First Bard Avaulta Mesh Lawsuit Begins
After last month’s mistrial, the first federal Bard Avaulta mesh lawsuit went before a jury this week. The product liability lawsuit alleges C.R. Bard’s controversial transvaginal mesh caused the plaintiff to suffer medical complications. The case is one of more than 24,000 transvaginal mesh lawsuits currently pending in various multidistrict litigations established in West Virginia district court.
The first hearing ended in a mistrial on July 10 after a pretrial ruling prohibiting any mention of the withdrawal of the Avaulta mesh was flouted during the testimony of a gynecological expert. U.S. District Judge Joseph R. Goodwin had established the rule because Bard’s withdrawal of the product happened long after the plaintiff’s injury, and should have had no bearing on the case.
Judge Goodwin is currently presiding over six federal multidistrict litigation (MDL) proceedings involving different manufacturers of vaginal mesh products. The latest Bard Avaulta mesh lawsuit is one of around 3,400 pending against the manufacturer. There are 7,200 transvaginal mesh lawsuits filed against American Medical Systems, 4,600 claims involving products made by Boston Scientific, and 7,100 concerning Ethicon pelvic mesh implants.
All the complaints make similar allegations that women experienced complications and injuries after receiving transvaginal mesh implants to treat pelvic organ prolapse (POP) or stress urinary incontinence (SUI). Plaintiffs claim that the manufacturers marketed a dangerous and defective produce, prone to causing erosion of the abdominal wall and infections.

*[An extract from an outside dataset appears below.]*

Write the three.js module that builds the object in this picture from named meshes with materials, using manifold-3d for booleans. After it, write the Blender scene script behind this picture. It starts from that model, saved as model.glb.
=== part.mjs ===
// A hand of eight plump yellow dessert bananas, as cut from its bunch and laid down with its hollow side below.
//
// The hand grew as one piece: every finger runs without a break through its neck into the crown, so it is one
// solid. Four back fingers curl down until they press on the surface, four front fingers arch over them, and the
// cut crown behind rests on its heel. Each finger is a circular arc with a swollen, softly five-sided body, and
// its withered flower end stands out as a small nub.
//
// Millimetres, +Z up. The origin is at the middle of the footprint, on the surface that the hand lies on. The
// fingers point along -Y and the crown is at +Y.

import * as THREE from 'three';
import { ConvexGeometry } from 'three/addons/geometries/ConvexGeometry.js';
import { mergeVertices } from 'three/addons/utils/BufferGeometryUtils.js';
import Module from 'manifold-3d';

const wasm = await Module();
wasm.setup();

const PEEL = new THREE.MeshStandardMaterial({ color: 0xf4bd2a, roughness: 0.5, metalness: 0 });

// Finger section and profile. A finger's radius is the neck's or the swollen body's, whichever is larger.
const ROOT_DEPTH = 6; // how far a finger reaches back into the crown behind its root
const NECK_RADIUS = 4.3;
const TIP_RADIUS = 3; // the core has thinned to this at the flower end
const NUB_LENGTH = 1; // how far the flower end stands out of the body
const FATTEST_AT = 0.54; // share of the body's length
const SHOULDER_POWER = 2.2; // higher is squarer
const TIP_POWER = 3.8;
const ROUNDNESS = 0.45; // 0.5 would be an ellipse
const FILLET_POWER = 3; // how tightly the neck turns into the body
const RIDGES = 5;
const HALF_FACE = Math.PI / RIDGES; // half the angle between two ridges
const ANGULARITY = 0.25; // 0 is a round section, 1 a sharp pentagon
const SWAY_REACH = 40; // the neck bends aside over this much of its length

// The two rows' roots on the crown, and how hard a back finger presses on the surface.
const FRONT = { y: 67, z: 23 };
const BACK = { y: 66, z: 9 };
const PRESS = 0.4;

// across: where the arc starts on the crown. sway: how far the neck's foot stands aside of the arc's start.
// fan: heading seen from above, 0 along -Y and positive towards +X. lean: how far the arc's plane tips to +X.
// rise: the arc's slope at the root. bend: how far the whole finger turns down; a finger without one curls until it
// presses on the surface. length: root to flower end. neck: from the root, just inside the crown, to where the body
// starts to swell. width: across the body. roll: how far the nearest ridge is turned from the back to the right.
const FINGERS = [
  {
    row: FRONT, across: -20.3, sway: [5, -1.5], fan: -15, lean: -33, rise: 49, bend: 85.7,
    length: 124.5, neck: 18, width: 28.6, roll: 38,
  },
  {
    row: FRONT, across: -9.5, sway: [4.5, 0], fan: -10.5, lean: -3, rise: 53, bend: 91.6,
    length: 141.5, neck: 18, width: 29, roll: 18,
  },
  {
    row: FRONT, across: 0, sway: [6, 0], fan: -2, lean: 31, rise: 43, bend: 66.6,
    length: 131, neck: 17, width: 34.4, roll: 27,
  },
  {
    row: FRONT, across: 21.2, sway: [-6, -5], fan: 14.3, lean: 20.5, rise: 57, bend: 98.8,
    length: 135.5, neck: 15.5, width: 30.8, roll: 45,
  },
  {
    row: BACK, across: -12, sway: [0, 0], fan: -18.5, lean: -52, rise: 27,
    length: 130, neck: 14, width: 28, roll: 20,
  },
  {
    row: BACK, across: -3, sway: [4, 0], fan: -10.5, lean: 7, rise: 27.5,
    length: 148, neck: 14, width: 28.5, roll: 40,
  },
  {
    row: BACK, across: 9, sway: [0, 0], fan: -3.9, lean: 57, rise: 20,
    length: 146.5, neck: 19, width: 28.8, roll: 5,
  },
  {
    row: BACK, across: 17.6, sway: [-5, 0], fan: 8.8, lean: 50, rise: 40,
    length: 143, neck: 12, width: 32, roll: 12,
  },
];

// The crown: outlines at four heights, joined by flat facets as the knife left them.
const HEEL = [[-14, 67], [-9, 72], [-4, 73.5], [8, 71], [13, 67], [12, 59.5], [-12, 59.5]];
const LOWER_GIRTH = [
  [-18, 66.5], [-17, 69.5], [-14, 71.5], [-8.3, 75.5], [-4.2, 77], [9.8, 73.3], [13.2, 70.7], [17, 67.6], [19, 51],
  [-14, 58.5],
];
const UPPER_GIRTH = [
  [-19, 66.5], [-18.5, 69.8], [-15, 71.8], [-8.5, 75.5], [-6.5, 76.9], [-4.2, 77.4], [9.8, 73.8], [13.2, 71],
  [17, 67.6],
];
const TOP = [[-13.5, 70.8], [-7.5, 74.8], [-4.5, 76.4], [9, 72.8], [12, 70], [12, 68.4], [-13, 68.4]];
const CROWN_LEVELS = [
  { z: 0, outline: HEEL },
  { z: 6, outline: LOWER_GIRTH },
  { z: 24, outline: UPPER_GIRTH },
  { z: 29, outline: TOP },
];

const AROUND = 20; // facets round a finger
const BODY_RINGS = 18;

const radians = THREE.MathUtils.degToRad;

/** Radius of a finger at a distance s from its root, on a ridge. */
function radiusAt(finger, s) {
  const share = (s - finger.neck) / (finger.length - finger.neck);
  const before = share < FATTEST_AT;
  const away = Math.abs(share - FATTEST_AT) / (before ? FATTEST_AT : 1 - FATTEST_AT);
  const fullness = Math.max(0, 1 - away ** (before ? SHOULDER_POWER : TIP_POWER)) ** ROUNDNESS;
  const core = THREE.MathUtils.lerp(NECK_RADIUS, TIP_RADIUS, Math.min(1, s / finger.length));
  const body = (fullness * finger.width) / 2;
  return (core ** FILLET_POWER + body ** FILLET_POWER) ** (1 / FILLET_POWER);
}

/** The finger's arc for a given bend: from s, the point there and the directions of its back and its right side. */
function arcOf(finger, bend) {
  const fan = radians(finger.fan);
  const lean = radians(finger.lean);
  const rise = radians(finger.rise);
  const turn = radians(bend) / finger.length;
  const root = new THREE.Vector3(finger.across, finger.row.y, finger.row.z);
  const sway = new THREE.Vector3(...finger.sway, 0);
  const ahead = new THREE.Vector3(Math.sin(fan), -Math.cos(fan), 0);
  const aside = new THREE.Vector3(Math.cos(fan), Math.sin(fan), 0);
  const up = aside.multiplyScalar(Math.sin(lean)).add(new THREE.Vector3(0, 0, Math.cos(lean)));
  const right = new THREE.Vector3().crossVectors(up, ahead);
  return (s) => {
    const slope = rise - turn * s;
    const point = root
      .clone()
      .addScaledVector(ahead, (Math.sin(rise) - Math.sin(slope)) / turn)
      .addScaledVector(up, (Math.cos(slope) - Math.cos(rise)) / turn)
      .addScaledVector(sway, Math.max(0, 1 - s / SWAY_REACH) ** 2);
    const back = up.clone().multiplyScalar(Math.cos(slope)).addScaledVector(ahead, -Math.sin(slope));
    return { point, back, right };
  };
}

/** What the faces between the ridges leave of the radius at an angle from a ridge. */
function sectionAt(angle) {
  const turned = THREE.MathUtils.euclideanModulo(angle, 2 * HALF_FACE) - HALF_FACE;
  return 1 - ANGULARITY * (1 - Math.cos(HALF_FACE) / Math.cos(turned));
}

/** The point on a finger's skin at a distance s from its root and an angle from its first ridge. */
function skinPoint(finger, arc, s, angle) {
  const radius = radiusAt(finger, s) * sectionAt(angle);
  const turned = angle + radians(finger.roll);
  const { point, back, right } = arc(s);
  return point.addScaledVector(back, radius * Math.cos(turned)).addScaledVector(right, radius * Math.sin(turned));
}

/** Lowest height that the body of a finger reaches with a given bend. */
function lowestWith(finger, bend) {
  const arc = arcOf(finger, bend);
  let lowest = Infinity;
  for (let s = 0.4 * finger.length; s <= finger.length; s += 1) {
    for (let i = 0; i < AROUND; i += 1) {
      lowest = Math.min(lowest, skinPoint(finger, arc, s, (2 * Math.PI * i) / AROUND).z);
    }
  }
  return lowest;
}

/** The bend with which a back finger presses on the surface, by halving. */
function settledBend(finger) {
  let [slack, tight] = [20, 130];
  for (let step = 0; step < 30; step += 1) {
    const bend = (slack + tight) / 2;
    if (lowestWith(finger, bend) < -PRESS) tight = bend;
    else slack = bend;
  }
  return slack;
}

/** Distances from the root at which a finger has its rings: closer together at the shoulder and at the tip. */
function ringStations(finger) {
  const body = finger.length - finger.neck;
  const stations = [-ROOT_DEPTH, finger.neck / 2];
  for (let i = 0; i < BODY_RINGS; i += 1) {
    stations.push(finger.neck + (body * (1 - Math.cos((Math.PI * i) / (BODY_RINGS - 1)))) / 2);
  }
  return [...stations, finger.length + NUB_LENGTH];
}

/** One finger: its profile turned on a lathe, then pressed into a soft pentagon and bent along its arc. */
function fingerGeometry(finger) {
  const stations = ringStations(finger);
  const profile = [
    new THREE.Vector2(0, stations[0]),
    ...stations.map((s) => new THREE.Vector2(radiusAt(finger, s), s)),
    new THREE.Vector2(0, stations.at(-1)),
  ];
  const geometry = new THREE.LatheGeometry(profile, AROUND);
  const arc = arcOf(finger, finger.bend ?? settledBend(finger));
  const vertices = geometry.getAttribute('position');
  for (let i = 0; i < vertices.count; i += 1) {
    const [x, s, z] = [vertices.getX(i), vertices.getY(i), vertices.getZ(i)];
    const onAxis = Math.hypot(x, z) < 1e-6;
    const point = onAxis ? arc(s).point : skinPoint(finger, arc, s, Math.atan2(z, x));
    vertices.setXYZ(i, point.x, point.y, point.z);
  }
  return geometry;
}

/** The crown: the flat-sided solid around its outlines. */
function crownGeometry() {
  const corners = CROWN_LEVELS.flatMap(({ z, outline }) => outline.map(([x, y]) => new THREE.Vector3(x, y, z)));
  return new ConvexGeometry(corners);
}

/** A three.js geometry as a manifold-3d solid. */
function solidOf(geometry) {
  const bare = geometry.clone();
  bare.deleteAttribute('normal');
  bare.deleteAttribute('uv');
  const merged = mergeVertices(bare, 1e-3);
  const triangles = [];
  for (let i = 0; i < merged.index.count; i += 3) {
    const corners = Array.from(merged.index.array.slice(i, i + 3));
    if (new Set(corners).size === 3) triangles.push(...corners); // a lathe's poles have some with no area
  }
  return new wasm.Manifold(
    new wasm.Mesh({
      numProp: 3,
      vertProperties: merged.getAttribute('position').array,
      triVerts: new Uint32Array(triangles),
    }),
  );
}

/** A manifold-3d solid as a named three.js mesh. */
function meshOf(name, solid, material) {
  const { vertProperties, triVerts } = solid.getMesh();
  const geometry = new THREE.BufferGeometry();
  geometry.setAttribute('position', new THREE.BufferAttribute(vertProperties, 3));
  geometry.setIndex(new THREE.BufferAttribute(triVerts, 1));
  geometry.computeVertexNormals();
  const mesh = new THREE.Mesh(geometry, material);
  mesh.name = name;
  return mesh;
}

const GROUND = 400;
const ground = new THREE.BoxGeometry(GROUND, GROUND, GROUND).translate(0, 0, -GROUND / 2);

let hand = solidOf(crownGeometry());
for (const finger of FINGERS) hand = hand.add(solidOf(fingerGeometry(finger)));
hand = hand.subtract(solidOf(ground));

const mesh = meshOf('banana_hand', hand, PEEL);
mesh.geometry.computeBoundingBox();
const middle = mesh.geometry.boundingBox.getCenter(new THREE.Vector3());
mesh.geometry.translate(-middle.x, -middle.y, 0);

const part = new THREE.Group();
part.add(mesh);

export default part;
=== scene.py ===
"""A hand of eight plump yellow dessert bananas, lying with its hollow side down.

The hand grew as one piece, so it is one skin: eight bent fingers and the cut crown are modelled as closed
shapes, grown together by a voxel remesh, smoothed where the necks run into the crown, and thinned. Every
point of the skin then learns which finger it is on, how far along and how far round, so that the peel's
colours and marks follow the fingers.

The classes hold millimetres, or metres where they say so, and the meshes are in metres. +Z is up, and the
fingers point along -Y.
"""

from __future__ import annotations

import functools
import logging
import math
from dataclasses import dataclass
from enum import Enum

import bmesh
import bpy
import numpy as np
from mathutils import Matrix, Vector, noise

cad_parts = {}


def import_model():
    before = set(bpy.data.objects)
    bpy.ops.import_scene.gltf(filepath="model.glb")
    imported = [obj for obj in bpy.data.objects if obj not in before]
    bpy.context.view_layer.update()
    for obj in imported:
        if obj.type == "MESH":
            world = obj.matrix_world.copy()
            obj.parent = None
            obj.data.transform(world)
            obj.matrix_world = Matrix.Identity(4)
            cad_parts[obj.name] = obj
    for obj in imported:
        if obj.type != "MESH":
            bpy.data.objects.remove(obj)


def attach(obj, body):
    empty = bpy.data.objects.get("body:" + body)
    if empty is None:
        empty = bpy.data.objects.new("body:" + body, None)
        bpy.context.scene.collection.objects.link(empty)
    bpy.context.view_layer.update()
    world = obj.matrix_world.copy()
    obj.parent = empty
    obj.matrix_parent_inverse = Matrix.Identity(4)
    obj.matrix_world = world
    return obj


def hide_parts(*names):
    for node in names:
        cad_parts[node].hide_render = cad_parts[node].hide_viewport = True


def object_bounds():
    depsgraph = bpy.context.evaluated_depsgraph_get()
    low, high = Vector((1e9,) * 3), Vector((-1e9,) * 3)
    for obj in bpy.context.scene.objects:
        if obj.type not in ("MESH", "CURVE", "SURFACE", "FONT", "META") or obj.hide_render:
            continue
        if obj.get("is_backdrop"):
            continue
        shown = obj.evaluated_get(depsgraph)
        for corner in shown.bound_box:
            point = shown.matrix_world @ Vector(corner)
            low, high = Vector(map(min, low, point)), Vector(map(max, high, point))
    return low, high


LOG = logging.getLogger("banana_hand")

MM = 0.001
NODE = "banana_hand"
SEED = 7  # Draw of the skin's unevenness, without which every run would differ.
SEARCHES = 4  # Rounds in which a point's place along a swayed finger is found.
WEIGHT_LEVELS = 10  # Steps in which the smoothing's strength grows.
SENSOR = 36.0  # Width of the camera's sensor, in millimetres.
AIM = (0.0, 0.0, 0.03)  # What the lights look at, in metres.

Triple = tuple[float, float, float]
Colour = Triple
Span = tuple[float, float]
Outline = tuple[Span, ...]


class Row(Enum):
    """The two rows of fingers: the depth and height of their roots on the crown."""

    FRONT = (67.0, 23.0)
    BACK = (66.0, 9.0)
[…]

FDA warning about transvaginal mesh complications
The number of people filing a Bard Avaulta mesh lawsuit and other transvaginal mesh lawsuits has risen swiftly in recent years.
The FDA received more than 1,500 reports of mesh injury and complications between 2008 and 2010. Another 2,875 complaints had been submitted by mid-2011, and three deaths allegedly resulting from surgical mesh complications were reported between 2005 and 2010.

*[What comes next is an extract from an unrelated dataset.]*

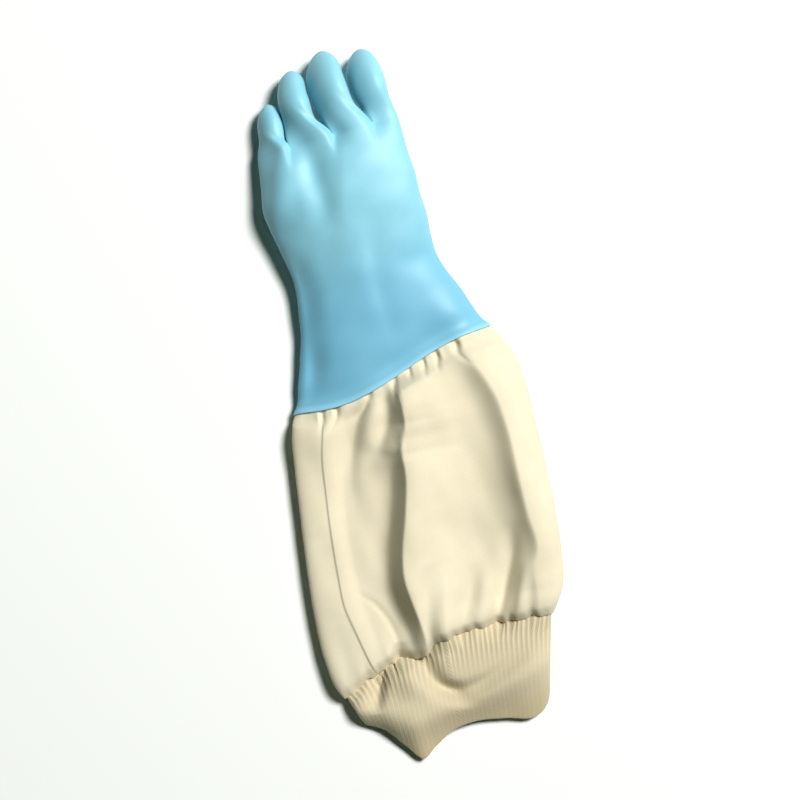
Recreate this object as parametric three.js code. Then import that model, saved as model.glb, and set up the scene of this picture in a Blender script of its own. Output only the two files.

The FDA issued a warning in July 2011 indicating that thousands have women have suffered erosion and other side effects. The warning also suggested that vaginal mesh products may not provide any additional benefits compared to other pelvic organ prolapse treatments such as surgery. The FDA also stated that 10% of patients had suffered vaginal mesh complications, prompting health groups to recommend a recall of the devices.
In early 2012, the FDA sent a letter to several of the manufacturers now facing legal action. The letter demanded the companies conduct additional studies and trials to evaluate the safety of mesh products and establish whether they pose health risks to women.
Upcoming tranvaginal mesh lawsuits
The rescheduled Bard Avaulta mesh lawsuit which began this week is the first in a series of four trials related to the mesh, set to run consecutively. A further series of ‘bellwether’ trials involving the AMS, Boston Scientific and Ethicon products are earmarked for a December start. These hearings are designed to gauge the likely reaction of juries, and to serve the convenience of witnesses, plaintiffs and defendants.
There are also a number of state courts waiting to hold trials. So far, two cases have been heard before a jury, both resulting in multi-million dollar awards. In July 2012, a woman was awarded $5.5 million in damages in a Bard Avaulta mesh lawsuit. Another was awarded $11.1 million in damages from J&J and its Ethicon unit.